▶ [DATA SECTION]:
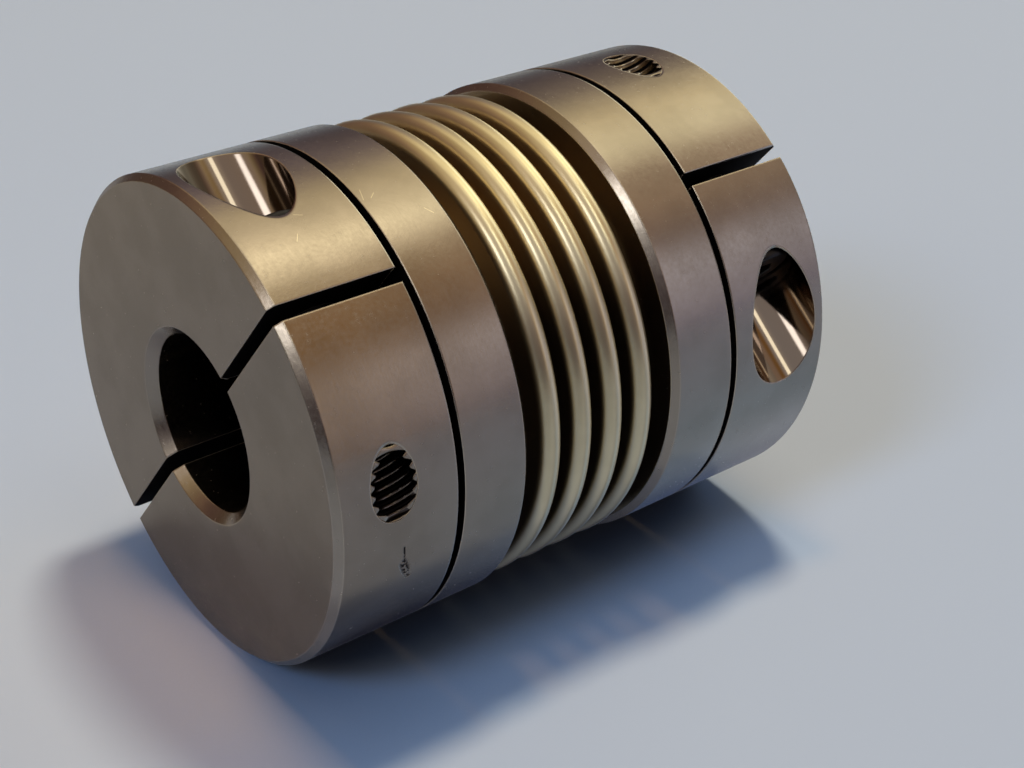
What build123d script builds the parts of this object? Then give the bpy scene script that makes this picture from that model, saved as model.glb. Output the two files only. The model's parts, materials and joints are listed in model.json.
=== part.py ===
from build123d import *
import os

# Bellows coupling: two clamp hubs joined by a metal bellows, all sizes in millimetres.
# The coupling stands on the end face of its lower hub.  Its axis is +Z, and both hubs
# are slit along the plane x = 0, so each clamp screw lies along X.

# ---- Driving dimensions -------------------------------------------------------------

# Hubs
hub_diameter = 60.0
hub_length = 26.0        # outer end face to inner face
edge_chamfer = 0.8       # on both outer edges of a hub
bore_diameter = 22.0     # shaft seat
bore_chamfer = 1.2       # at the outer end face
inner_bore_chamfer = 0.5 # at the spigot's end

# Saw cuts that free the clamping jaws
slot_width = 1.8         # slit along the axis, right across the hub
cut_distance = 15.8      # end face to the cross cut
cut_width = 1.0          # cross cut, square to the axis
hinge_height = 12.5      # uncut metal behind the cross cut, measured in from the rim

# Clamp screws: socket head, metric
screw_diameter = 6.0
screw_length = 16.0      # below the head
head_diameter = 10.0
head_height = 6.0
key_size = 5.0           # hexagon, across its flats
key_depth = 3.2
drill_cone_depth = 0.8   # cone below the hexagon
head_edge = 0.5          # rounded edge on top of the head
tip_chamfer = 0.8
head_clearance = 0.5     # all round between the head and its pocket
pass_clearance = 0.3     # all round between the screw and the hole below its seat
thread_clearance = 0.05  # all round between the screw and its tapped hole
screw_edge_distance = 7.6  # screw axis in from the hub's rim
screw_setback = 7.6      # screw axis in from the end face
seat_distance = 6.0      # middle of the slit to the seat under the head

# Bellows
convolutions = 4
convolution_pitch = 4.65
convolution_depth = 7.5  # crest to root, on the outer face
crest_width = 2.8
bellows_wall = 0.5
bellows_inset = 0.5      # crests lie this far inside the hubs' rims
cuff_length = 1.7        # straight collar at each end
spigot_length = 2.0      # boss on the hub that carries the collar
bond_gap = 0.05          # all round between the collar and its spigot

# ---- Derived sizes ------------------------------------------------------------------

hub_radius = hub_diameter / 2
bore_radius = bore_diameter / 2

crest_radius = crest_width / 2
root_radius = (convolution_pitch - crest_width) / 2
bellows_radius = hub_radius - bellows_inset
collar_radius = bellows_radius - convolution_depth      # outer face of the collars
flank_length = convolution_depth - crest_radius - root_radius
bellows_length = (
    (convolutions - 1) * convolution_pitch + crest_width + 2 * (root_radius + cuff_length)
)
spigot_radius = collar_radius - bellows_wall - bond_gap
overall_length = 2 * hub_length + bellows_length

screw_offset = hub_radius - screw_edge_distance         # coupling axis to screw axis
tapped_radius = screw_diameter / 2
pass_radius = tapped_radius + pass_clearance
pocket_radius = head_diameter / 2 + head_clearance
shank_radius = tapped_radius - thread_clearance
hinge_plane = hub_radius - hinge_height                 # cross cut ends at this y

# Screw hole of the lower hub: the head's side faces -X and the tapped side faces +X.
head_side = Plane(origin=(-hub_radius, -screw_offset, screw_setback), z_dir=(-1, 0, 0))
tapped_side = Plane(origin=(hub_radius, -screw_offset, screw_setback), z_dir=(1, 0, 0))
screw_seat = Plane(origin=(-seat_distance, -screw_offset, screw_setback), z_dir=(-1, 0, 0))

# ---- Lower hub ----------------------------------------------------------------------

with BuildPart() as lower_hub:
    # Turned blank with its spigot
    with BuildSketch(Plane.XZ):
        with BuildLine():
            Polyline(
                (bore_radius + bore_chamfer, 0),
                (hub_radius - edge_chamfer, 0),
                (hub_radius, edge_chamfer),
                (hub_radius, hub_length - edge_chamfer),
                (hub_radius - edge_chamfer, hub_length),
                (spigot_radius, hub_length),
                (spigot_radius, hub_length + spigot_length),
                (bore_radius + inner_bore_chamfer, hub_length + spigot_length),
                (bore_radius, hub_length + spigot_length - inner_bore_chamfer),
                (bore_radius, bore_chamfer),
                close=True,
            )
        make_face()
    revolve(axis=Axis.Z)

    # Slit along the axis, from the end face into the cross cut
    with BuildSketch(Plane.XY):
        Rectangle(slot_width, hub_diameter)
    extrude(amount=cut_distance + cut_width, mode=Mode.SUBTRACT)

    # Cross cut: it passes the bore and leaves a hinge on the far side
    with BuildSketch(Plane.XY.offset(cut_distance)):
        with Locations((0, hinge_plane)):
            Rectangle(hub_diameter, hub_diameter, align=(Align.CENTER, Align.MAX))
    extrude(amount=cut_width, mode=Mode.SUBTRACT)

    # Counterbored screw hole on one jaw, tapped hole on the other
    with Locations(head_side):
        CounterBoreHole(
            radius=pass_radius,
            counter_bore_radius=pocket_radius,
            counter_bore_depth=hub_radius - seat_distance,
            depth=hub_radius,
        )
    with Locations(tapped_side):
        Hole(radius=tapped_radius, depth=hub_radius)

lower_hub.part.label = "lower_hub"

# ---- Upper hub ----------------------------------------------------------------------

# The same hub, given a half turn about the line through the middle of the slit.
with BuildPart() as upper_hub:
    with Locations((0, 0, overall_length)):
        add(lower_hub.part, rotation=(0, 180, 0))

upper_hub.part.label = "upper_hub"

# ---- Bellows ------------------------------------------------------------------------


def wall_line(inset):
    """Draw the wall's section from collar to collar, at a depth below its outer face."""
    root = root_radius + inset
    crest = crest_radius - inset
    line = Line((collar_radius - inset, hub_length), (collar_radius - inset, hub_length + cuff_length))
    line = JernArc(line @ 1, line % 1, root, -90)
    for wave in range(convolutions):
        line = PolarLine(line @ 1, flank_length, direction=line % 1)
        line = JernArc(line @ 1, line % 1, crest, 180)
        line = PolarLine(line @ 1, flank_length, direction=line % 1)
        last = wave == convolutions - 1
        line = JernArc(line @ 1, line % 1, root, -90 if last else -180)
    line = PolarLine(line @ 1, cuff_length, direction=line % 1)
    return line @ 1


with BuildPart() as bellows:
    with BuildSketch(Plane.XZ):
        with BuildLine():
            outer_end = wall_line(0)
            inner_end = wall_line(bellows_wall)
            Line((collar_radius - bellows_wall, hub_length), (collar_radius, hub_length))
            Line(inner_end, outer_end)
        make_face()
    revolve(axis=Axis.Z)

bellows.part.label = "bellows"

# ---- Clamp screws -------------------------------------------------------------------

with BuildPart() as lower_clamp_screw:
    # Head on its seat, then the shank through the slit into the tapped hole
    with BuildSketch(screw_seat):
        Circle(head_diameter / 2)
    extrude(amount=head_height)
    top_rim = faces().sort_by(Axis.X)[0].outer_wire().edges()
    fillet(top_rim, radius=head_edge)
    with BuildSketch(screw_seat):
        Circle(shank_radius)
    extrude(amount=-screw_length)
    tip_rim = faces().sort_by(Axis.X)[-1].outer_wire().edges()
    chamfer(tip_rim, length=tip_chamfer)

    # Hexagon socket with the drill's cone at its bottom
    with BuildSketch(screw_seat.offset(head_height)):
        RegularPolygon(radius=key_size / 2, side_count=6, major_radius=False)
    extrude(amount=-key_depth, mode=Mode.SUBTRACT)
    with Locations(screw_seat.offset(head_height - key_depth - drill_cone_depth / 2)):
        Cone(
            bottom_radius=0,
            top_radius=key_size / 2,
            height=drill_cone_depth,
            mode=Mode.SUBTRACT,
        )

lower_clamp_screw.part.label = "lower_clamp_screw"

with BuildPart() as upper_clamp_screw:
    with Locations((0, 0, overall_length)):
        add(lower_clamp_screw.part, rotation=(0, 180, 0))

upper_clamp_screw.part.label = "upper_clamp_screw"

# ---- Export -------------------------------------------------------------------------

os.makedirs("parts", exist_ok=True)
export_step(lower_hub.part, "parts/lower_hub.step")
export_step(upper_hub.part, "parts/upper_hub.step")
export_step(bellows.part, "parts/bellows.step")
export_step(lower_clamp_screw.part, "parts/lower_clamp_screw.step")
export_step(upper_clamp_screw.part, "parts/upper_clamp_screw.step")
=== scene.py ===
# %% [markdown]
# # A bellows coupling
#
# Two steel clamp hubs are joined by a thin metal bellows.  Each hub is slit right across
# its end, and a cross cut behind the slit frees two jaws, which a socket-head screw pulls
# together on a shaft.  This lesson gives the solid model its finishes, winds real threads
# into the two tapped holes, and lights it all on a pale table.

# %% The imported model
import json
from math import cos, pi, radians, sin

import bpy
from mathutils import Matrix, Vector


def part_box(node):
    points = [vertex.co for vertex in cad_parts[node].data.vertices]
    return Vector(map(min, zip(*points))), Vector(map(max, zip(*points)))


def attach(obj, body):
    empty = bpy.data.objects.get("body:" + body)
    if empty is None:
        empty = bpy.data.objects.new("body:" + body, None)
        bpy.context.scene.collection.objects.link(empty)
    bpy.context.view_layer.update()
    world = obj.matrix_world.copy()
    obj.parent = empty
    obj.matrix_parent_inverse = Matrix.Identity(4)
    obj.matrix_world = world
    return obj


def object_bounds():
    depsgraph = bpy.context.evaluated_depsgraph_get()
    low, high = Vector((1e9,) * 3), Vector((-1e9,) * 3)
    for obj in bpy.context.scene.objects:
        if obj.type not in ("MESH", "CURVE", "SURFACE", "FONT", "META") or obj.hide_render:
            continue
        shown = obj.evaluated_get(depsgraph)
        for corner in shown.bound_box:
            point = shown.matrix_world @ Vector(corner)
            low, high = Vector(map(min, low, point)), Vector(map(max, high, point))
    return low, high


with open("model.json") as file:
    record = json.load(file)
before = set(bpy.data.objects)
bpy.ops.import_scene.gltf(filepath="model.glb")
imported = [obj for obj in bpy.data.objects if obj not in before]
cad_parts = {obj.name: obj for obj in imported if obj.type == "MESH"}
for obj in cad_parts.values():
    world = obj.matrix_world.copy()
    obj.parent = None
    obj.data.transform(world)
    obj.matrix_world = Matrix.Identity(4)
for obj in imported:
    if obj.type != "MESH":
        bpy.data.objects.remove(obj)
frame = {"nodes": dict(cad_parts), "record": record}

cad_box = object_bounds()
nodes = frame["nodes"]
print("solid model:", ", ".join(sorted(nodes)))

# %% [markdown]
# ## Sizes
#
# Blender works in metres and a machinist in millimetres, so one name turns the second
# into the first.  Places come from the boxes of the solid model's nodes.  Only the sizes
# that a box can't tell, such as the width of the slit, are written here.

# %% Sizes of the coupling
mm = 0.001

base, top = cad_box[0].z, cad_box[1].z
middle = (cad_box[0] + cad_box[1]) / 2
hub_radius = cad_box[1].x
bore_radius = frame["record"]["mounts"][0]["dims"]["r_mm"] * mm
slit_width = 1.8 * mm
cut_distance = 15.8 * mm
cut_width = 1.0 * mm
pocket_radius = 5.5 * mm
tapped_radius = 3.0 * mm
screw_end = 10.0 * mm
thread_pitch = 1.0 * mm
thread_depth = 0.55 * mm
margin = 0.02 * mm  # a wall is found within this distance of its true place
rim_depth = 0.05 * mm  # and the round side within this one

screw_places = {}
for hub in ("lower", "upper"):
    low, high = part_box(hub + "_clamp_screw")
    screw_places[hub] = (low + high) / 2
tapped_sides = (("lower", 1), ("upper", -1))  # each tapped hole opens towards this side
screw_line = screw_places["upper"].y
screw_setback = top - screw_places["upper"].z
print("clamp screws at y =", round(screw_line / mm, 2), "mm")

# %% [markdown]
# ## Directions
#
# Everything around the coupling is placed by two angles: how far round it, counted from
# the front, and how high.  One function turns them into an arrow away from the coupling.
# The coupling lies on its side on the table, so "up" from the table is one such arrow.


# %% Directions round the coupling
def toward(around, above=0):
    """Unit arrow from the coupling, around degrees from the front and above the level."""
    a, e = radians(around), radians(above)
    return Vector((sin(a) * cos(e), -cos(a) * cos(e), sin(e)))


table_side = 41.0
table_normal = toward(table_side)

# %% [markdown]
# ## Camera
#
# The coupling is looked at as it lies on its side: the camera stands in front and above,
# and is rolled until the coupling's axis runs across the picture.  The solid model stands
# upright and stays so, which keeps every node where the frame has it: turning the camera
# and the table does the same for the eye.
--
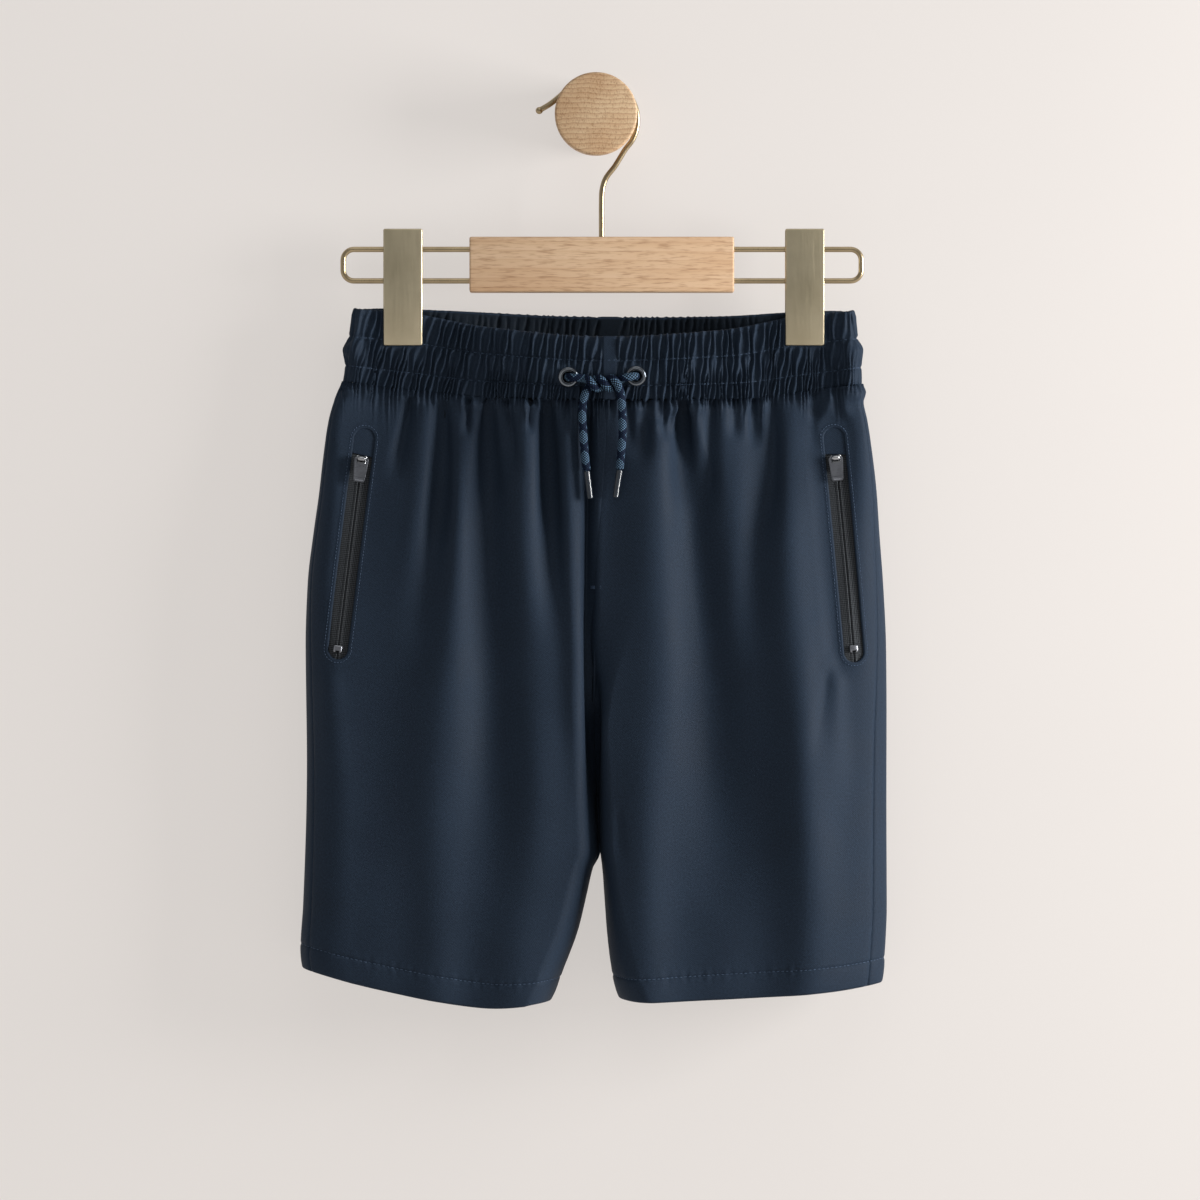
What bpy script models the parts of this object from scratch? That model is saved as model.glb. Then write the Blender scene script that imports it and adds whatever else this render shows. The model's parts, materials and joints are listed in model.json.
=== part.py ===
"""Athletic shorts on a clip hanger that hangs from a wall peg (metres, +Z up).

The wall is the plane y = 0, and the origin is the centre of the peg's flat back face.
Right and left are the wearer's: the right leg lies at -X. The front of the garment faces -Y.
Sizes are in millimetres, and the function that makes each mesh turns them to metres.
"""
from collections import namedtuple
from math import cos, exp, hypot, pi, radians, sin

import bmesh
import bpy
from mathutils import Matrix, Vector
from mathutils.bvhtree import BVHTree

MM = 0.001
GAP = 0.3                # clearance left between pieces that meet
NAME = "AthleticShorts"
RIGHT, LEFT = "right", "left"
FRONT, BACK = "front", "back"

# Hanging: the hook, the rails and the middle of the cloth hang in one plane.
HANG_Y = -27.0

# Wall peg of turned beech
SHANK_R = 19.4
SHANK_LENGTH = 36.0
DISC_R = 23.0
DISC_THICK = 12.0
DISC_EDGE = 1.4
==
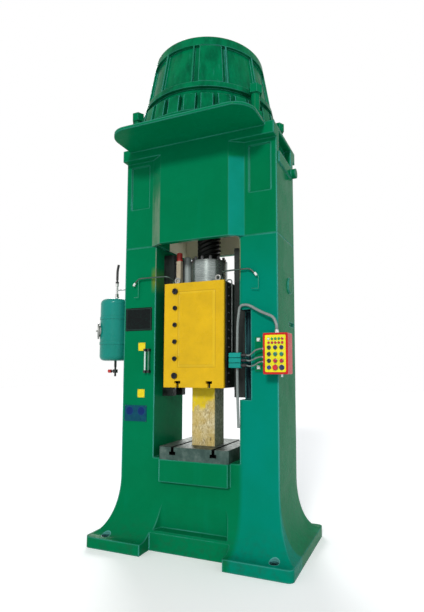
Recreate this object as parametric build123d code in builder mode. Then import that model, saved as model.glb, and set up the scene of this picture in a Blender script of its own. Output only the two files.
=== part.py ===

▶ [WHAT YOU ARE ASKED TO DO]:
From the entries above, give again exactly the lines running from the line with "# ---- Export" to the line with "zip(*points))), Vector(map(max, zip(*points)))"; include both of those lines.

▶ [SOLUTION TO THIS PROBLEM]:
# ---- Export -------------------------------------------------------------------------

os.makedirs("parts", exist_ok=True)
export_step(lower_hub.part, "parts/lower_hub.step")
export_step(upper_hub.part, "parts/upper_hub.step")
export_step(bellows.part, "parts/bellows.step")
export_step(lower_clamp_screw.part, "parts/lower_clamp_screw.step")
export_step(upper_clamp_screw.part, "parts/upper_clamp_screw.step")
=== scene.py ===
# %% [markdown]
# # A bellows coupling
#
# Two steel clamp hubs are joined by a thin metal bellows.  Each hub is slit right across
# its end, and a cross cut behind the slit frees two jaws, which a socket-head screw pulls
# together on a shaft.  This lesson gives the solid model its finishes, winds real threads
# into the two tapped holes, and lights it all on a pale table.

# %% The imported model
import json
from math import cos, pi, radians, sin

import bpy
from mathutils import Matrix, Vector


def part_box(node):
    points = [vertex.co for vertex in cad_parts[node].data.vertices]
    return Vector(map(min, zip(*points))), Vector(map(max, zip(*points)))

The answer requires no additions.